Why security teams are no longer limited by detection — but by the capacity to investigate and resolve identity risks.
The Investigation Gap
Identity security has reached a strange point.
Most enterprises do not struggle to find risks anymore.
They struggle to finish them.
On one side, security tools continuously surface identity issues.
On the other side, unresolved tickets accumulate in queues that grow faster than teams can clear them.
The gap between these two systems — detection and resolution — is where modern security teams are stuck.
When Signals Exist but Outcomes Don’t Follow
Modern breaches often don’t begin with missing alerts.
They begin with alerts that were never fully resolved.
In many cases, early warning signs exist inside logs, access systems, and SaaS monitoring tools. The problem is not discovery.
The problem is what happens next.
A signal appears.
Then the real work begins:
- Is this actually malicious or just unusual behavior?
- Who owns this identity or account?
- Should this access exist in the first place?

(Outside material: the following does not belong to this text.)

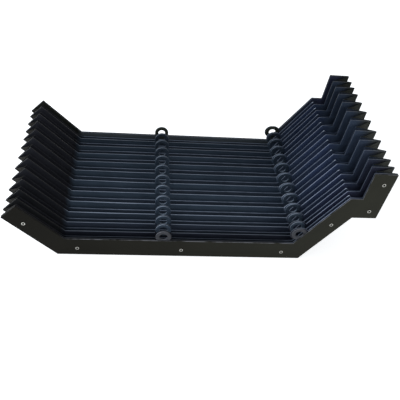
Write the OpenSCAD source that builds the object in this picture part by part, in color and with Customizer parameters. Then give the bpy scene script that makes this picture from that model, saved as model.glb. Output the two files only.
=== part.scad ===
// Bellows cover for a machine guide way: a stack of flat U-shaped support
// frames in one folded sheet, closed by a flat end plate at each end.
// X runs across the channel, Y along the extension (front is -Y), Z is up.

/* [Channel outline] */
// Length of the flat floor, corner to corner, along the outer edge
floor_w = 471.5; // [380:0.5:560]
// Length of the left wing along its outer edge
left_wing_len = 131.5; // [90:0.5:160]
// Slope of the left wing above level
left_wing_angle = 45; // [30:1:60]
// Length of the right wing along its outer edge
right_wing_len = 140; // [110:0.5:170]
// Slope of the right wing above level
right_wing_angle = 55.5; // [45:0.5:65]
// Width of the level step at the top of the right wing
step_w = 47; // [40:0.5:70]
// Length of the upright beyond the step
upright_len = 106; // [80:0.5:130]
// Slope of the upright above level
upright_angle = 85; // [75:1:88]

/* [Band depth] */
// Depth of the band under the floor
floor_band = 41; // [34:0.5:48]
// Depth of the band along the left wing
left_band = 39.5; // [34:0.5:48]
// Depth of the band along the right wing
right_band = 38; // [34:0.5:48]
// Depth of the band under the step
step_band = 46; // [36:0.5:50]
// Depth of the band along the upright
upright_band = 42.5; // [34:0.5:48]

/* [Frames and plates] */
// Number of support frames
frame_count = 13; // [5:1:17]
// Thickness of a support frame
frame_t = 2; // [1:0.1:2.4]
// Thickness of an end plate
plate_t = 2; // [1.5:0.1:3]

/* [Bays] */
// Length of the stack at rest, from the first frame to the last
stack_len = 338; // [290:1:400]
// Bay next to the back plate
bay_back = 24.8; // [18:0.2:26]
// Bay next to the front plate
bay_front = 18.7; // [16:0.1:26]

/* [Folded cover] */
// Thickness of the folded sheet
cover_t = 0.7; // [0.5:0.1:0.8]
// Clearance between the sheet and the frames it wraps
cover_gap = 0.3; // [0.2:0.05:0.4]
// Clearance between the sheet and the surface the cover stands on
rest_gap = 0.2; // [0.1:0.05:0.4]
// Height of the inner fold crests above the outer edge of the floor
crest_h = 37; // [30:0.5:37]
// Half width of a rounded fold crest
crest_r = 1.2; // [0.8:0.1:1.5]
// Height of the sheet's end hem between end plate and end frame
hem_h = 12; // [8:0.5:13]

/* [Guide rings] */
// Distance of the centre ring from the left floor corner
centre_ring_x = 200; // [150:1:240]
// Height of the centre ring above the inner edge of the floor
centre_ring_rise = 8.5; // [8:0.5:14]
// Distance of the corner ring from the right floor corner
corner_ring_inset = 10.5; // [8:0.5:16]
// Height of the corner ring above the inner edge of the floor
corner_ring_rise = 24.5; // [22:0.5:32]
// Width of the round tab that carries a ring
tab_w = 31; // [30:0.5:34]
// Stretch along the floor that the corner tab is wider than the centre tab
corner_tab_extra = 4; // [1:0.5:8]
// Width of the corner tab's foot on the right wing
corner_foot_w = 22; // [16:0.5:26]
// Outer diameter of a ring's flange
ring_d = 29.5; // [26:0.5:30]
// Bore of a guide ring
ring_bore = 16; // [12:0.5:17]
// Diameter of the ring's collar in the tab
collar_d = 20; // [19:0.5:22]
// Thickness of a ring's flange
flange_t = 1.2; // [0.8:0.1:1.2]
// Stretch of the collar that stands out behind the tab
collar_proud = 0.6; // [0.3:0.1:1]
// Radial clearance of the collar in its tab
collar_fit = 0.05; // [0.02:0.01:0.1]

/* [Eyelets] */
// Diameter of an eyelet's rolled rim
rim_d = 7.2; // [6.4:0.1:8]
// Thickness of an eyelet's rolled rim
rim_t = 0.8; // [0.5:0.1:1]
// Diameter of an eyelet's barrel
barrel_d = 5.1; // [5:0.1:5.8]
// Bore of an eyelet, for a small fixing screw
eyelet_bore = 4.3; // [3.2:0.1:4.4]
// Radial clearance of the barrel in its holes
barrel_fit = 0.05; // [0.02:0.01:0.1]
// Distance of the eyelets from the band's outer edge
eyelet_depth = 17.5; // [16:0.5:22]
// Distance of the end eyelets of the floor from its corners
floor_eyelet_inset = 38; // [30:1:60]
// Distance of the left wing's eyelet from the floor corner
left_eyelet_run = 95; // [70:1:110]
// Distance of the right wing's eyelet from the floor corner
right_eyelet_run = 104; // [80:1:115]
// Distance of the step's eyelet from the top of the right wing
step_eyelet_run = 28.5; // [22:0.5:34]
// Distance of the upright's eyelet from the step
upright_eyelet_run = 81; // [60:1:95]

/* [Hidden] */
$fn = 64;

// Corners of the outer edge, from the left tip to the right tip, with the
// left floor corner at the start of the floor
left_floor = [0, 0];
left_tip = left_wing_len * [-cos(left_wing_angle), sin(left_wing_angle)];
right_floor = [floor_w, 0];
step_start = right_floor + right_wing_len * [cos(right_wing_angle), sin(right_wing_angle)];
step_end = step_start + [step_w, 0];
right_tip = step_end + upright_len * [cos(upright_angle), sin(upright_angle)];
middle = [(left_tip.x + right_tip.x) / 2, 0];
outer = [for (p = [left_tip, left_floor, right_floor, step_start, step_end, right_tip]) p - middle];
band = [left_band, floor_band, right_band, step_band, upright_band];
last = len(band);

// Unit direction and inward normal of each straight run of the band
function unit(v) = v / norm(v);
function inward(v) = [-v.y, v.x];
run_dir = [for (i = [0 : last - 1]) unit(outer[i + 1] - outer[i])];
run_in = [for (u = run_dir) inward(u)];

// A corner moved inwards so that both runs beside it keep their own band depth
function mitre(a, da, b, db) =
    let (det = a.x * b.y - a.y * b.x) [(da * b.y - db * a.y) / det, (db * a.x - da * b.x) / det];
// The right tip is cut level, the left tip square to its wing
inner = concat(
    [outer[0] + left_band * run_in[0]],
    [for (i = [1 : last - 1]) outer[i] + mitre(run_in[i - 1], band[i - 1], run_in[i], band[i])],
    [outer[last] + [-upright_band / sin(upright_angle), 0]]);

// The outline's corners at one share of the band depth, 0 outside to 1 inside
function corners(share) = [for (i = [0 : last]) outer[i] + share * (inner[i] - outer[i])];

// Bays run from 1 at the back to bay_count at the front, widest at the peak.
// A bay's likeness to the end bay on its side is 0 at the peak and 1 at the end
bay_count = frame_count - 1;
peak = bay_count / 2 + 0.5;
function likeness(k) = k < peak
    ? (1 - cos(180 * (peak - k) / (peak - 1))) / 2
    : pow((k - peak) / (bay_count - peak), 2);
function end_bay(k) = k < peak ? bay_back : bay_front;
function total(list, i = 0) = i < len(list) ? list[i] + total(list, i + 1) : 0;
bay_peak = (stack_len - total([for (k = [1 : bay_count]) end_bay(k) * likeness(k)]))
    / (bay_count - total([for (k = [1 : bay_count]) likeness(k)]));
function bay(k) = bay_peak + (end_bay(k) - bay_peak) * likeness(k);
function run_of_bays(n) = n < 1 ? 0 : bay(n) + run_of_bays(n - 1);
// Middle plane of support frame k, and of the two end frames
function frame_y(k) = stack_len / 2 - run_of_bays(k - 1);
back_y = stack_len / 2;
front_y = -stack_len / 2;

// The sheet's middle line runs this far from a frame's middle plane, and this
// deep below its fold
wrap = frame_t / 2 + cover_gap + cover_t / 2;
fold_depth = rest_gap + cover_t / 2;
frame_edge = rest_gap + cover_t + cover_gap;
hem_space = cover_t + 2 * cover_gap;
plate_face = frame_t / 2 + hem_space;

centre_ring = left_floor - middle + [centre_ring_x, floor_band + centre_ring_rise];
corner_ring = right_floor - middle + [-corner_ring_inset, floor_band + corner_ring_rise];

// An eyelet's place: the run it is on, the distance from the run's start
function on_run(i, along) = outer[i] + along * run_dir[i] + eyelet_depth * run_in[i];
eyelets = [
    on_run(0, left_wing_len - left_eyelet_run),
    on_run(1, floor_eyelet_inset),
    on_run(1, floor_w / 2),
    on_run(1, floor_w - floor_eyelet_inset),
    on_run(2, right_eyelet_run),
    on_run(3, step_eyelet_run),
    on_run(4, upright_eyelet_run)];
eyelet_len = plate_t + hem_space + frame_t;

function numbered(name, k) = str(name, k < 10 ? "_0" : "_", k);

// A flat sheet in the XZ plane from y to y + t, cut to the outline given
module upright_sheet(y, t) {
    translate([0, y + t, 0]) rotate([90, 0, 0]) linear_extrude(t) children();
}

// A round bar along Y from y to y + l at the place p in the XZ plane
module bar(p, y, l, d) {
    translate([p.x, y + l, p.y]) rotate([90, 0, 0]) cylinder(h = l, d = d);
}

// The bent band from one share of its depth in to its inner edge
module band_outline(share) {
    rim = corners(1);
    polygon(concat(corners(share), [for (i = [last : -1 : 0]) rim[i]]));
}

module eyelet_holes() {
    for (p = eyelets) translate(p) circle(d = barrel_d + 2 * barrel_fit);
}

module end_plate(y) {
    color("#26251f") upright_sheet(y, plate_t) difference() {
        band_outline(0);
        eyelet_holes();
    }
}

// A round tab at the ring's place p, drawn out by extra along the floor, with a
// foot that runs square down to half the depth of run i of the band
module tab_outline(p, i, foot_w, extra) {
    reach = (p - outer[i]) * run_in[i] - band[i] / 2;
    for (side = extra > 0 ? [-1, 1] : [0])
        translate(p + [side * extra / 2, 0]) circle(d = tab_w);
    if (extra > 0)
        translate(p - [extra, tab_w] / 2) square([extra, tab_w]);
    translate(p) rotate(atan2(run_dir[i].y, run_dir[i].x))
        translate([-foot_w / 2, -reach]) square([foot_w, reach]);
}

module support_frame(k) {
    color("#1a202c") upright_sheet(frame_y(k) - frame_t / 2, frame_t) difference() {
        union() {
            band_outline(frame_edge / floor_band);
            tab_outline(centre_ring, 1, tab_w, 0);
            tab_outline(corner_ring, 2, corner_foot_w, corner_tab_extra);
        }
        for (p = [centre_ring, corner_ring])
            translate(p) circle(d = collar_d + 2 * collar_fit);
        if (k == 1 || k == frame_count) eyelet_holes();
    }
}

// A flange on the tab's front face and a collar through the tab
module guide_ring(p, k) {
    face = frame_y(k) - frame_t / 2;
    color("#50545c") difference() {
        union() {
            bar(p, face - flange_t, flange_t, ring_d);
            bar(p, face - flange_t, flange_t + frame_t + collar_proud, collar_d);
        }
        bar(p, face - 2 * flange_t, 3 * flange_t + frame_t + 2 * collar_proud, ring_bore);
    }
}

// Tubular eyelets through an end plate and the frame behind it; y is the
// lower Y face of the riveted stack
module eyelet_row(y) {
    color("#bebeb4") for (p = eyelets) difference() {
        union() {
            bar(p, y - rim_t, rim_t, rim_d);
            bar(p, y - rim_t, eyelet_len + 2 * rim_t, barrel_d);
            bar(p, y + eyelet_len, rim_t, rim_d);
        }
        bar(p, y - 2 * rim_t, eyelet_len + 4 * rim_t, eyelet_bore);
    }
}

// The sheet's middle line in the YZ plane, front to back, as [y, depth]: up
// the front hem, then under each frame and over a crest in each bay
function under_frame(k) = [[frame_y(k) - wrap, fold_depth], [frame_y(k) + wrap, fold_depth]];
function over_bay(k) = let (y = (frame_y(k) + frame_y(k + 1)) / 2, top = crest_h - cover_t / 2)
    [[y - crest_r, top - crest_r], [y, top], [y + crest_r, top - crest_r]];
cover_line = concat(
    [[front_y - wrap, hem_h]],
    [for (k = [bay_count : -1 : 1]) each concat(under_frame(k + 1), over_bay(k))],
    under_frame(1),
    [[back_y + wrap, hem_h]]);

// The middle line moved sideways by d, with mitred corners
function beside(line, d) = let (n = len(line) - 1) [for (i = [0 : n])
    let (a = inward(unit(line[max(i, 1)] - line[max(i, 1) - 1])),
         b = inward(unit(line[min(i + 1, n)] - line[min(i + 1, n) - 1])))
    line[i] + d * (a + b) / (1 + a * b)];

// One folded sheet: its section, swept through the outline's six corners
module folded_cover() {
    under = beside(cover_line, -cover_t / 2);
    over = beside(cover_line, cover_t / 2);
    section = concat(under, [for (i = [len(over) - 1 : -1 : 0]) over[i]]);
    n = len(section);
    points = [for (i = [0 : last]) for (s = section)
        let (p = corners(s.y / floor_band)[i]) [p.x, s.x, p.y]];
    sides = [for (i = [0 : last - 1]) for (j = [0 : n - 1])
        let (m = (j + 1) % n) [i * n + j, i * n + m, (i + 1) * n + m, (i + 1) * n + j]];
    left_end = [for (j = [0 : len(under) - 2]) [n - 1 - j, n - 2 - j, j + 1, j]];
    right_end = [for (q = left_end) [for (j = [3 : -1 : 0]) last * n + q[j]]];
    color("#161a24") polyhedron(points, concat(sides, left_end, right_end));
}

end_plate(front_y - plate_face - plate_t);  // front_plate
end_plate(back_y + plate_face);  // back_plate
eyelet_row(front_y - plate_face - plate_t);  // front_eyelets
eyelet_row(back_y - frame_t / 2);  // back_eyelets
folded_cover();
for (k = [1 : frame_count]) {
    support_frame(k);
    guide_ring(centre_ring, k);
    guide_ring(corner_ring, k);
}
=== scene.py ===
"""Looks of the bellows cover: frames, plates, rings, eyelets and the folded sheet."""
import math

import bpy
import numpy as np
from mathutils import Matrix, Vector, geometry, noise


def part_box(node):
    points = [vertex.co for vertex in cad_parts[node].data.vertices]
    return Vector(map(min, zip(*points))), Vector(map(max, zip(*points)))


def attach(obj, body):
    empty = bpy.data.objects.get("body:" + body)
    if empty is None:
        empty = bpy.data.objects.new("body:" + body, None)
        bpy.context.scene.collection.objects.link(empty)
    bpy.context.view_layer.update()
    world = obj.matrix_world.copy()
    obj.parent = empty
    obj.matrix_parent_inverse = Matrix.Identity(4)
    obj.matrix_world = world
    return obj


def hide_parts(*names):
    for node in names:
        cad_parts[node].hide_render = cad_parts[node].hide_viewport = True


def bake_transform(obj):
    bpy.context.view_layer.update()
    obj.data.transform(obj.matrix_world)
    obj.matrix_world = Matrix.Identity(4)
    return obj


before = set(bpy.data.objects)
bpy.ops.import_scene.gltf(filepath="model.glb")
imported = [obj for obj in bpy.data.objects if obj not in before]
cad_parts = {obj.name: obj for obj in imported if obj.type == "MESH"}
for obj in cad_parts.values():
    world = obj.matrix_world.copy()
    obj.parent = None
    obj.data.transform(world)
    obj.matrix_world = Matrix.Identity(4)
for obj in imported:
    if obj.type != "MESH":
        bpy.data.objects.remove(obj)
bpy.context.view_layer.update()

MM = 0.001
FRAME_COUNT = 13
BAY_COUNT = FRAME_COUNT - 1

# Outline of the channel, as in the part's source
LEFT_WING_LEN, LEFT_WING_ANGLE = 131.5 * MM, math.radians(45)
FLOOR_W = 471.5 * MM
RIGHT_WING_LEN, RIGHT_WING_ANGLE = 140 * MM, math.radians(55.5)
STEP_W = 47 * MM
UPRIGHT_LEN, UPRIGHT_ANGLE = 106 * MM, math.radians(85)
LEFT_BAND, FLOOR_BAND, RIGHT_BAND, STEP_BAND, UPRIGHT_BAND = [v * MM for v in (39.5, 41, 38, 46, 42.5)]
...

- What systems could be affected by a change?
- Who has the authority to approve action?
- How do we confirm the fix actually worked?
Each of these questions requires context scattered across multiple systems.
And none of them are answered by the alert itself.
The Real Constraint Is Investigation, Not Detection
Over the last decade, security tooling improved dramatically.
Organizations now have systems that:
- detect anomalies
- surface risky identities
- flag misconfigurations
- score exposure across environments
Visibility is no longer the hard part.
The hard part is turning that visibility into understanding.
Because understanding requires investigation — and investigation requires time, context, and coordination across systems that were never designed to work together.
Identity Has Outgrown Human Investigation Capacity
Identity security was originally designed for a simpler environment:
- employees
- admins
- contractors
Those identities were relatively stable and reviewable in cycles.
That model no longer exists.
Today’s enterprises operate with:
- machine identities created dynamically in cloud environments
- OAuth integrations connecting dozens of SaaS tools
- service accounts tied to legacy systems no one actively owns
- workloads that spin up and disappear automatically
- AI agents acting with delegated permissions
Every one of these can generate a security finding.
But the number of people responsible for investigating them has not scaled accordingly.
So while identity volume grows, investigation capacity remains flat.
The Hidden Work Behind Every Alert
Every identity-related alert triggers the same invisible workload:
- identify ownership across systems
- reconstruct access relationships
- validate whether permissions are necessary
- understand downstream dependencies
- determine the safest remediation path
- coordinate approval workflows
- confirm the issue is actually resolved
This is not a quick check.
It is investigative work that depends on fragmented data spread across identity providers, cloud platforms, SaaS applications, and internal workflows.
At scale, this becomes overwhelming.
Not because teams are inefficient—but because the system produces more work than humans can reasonably process.
The Result: A Growing Resolution Backlog
What emerges is not a detection gap.
It is a resolution gap.
Most organizations already know what is risky.
What they lack is the capacity to work through everything they already know.
So identity risks accumulate in:
- open tickets
- security backlogs
- partially reviewed access requests
- unresolved audit findings
These are not unknown problems.
They are known problems that have not been completed.
The Real Competition in Identity Security
The real competitor in identity security is not another platform.
It is the unresolved queue of work that no team has enough time to clear.
This queue quietly defines risk exposure more than any dashboard or alert system.
Because every unresolved identity issue represents:
- unnecessary access that still exists
- permissions that were never cleaned up
- integrations that were never reviewed
- accounts that were never fully understood
Where This Category Is Heading
If investigation is the bottleneck, then the next generation of security systems will not focus on generating more alerts.
They will focus on doing the investigative work itself.
That means systems that can:
- gather context automatically
- trace identity ownership across platforms
- assess severity based on real usage
- recommend safe remediation steps
- prepare decisions before a human gets involved
Not as dashboards.
But as operational extensions of the security team.
The Shift in Security Thinking
Historically, security tools answered one question:
What is wrong?
The emerging question is different:
What should we do about it — and how quickly can we close it?
This is not a tooling upgrade.
It is a shift in what security software is expected to deliver.
From visibility → to resolution
From detection → to completion
From alerts → to outcomes
A Broader Pattern Across Security
This pattern is not unique to identity.
Across cloud security, data security, and vulnerability management, the same pattern appears:
- detection improves rapidly
- findings increase faster than teams
- resolution becomes the bottleneck
Security has become extremely good at identifying problems.
It has not become equally good at finishing them.
Identity security is simply where this imbalance is most visible today — because identity is now one of the primary attack surfaces in modern enterprises.
Closing Thought
The most important shift in security is not better detection.
It is the realization that detection alone does not reduce risk.
Risk only goes down when issues are investigated, decisions are made, and remediation actually happens.
And that final step — the step between “we found it” and “it is resolved” — is where most organizations are still structurally constrained today.
That is the gap modern security systems have not yet closed.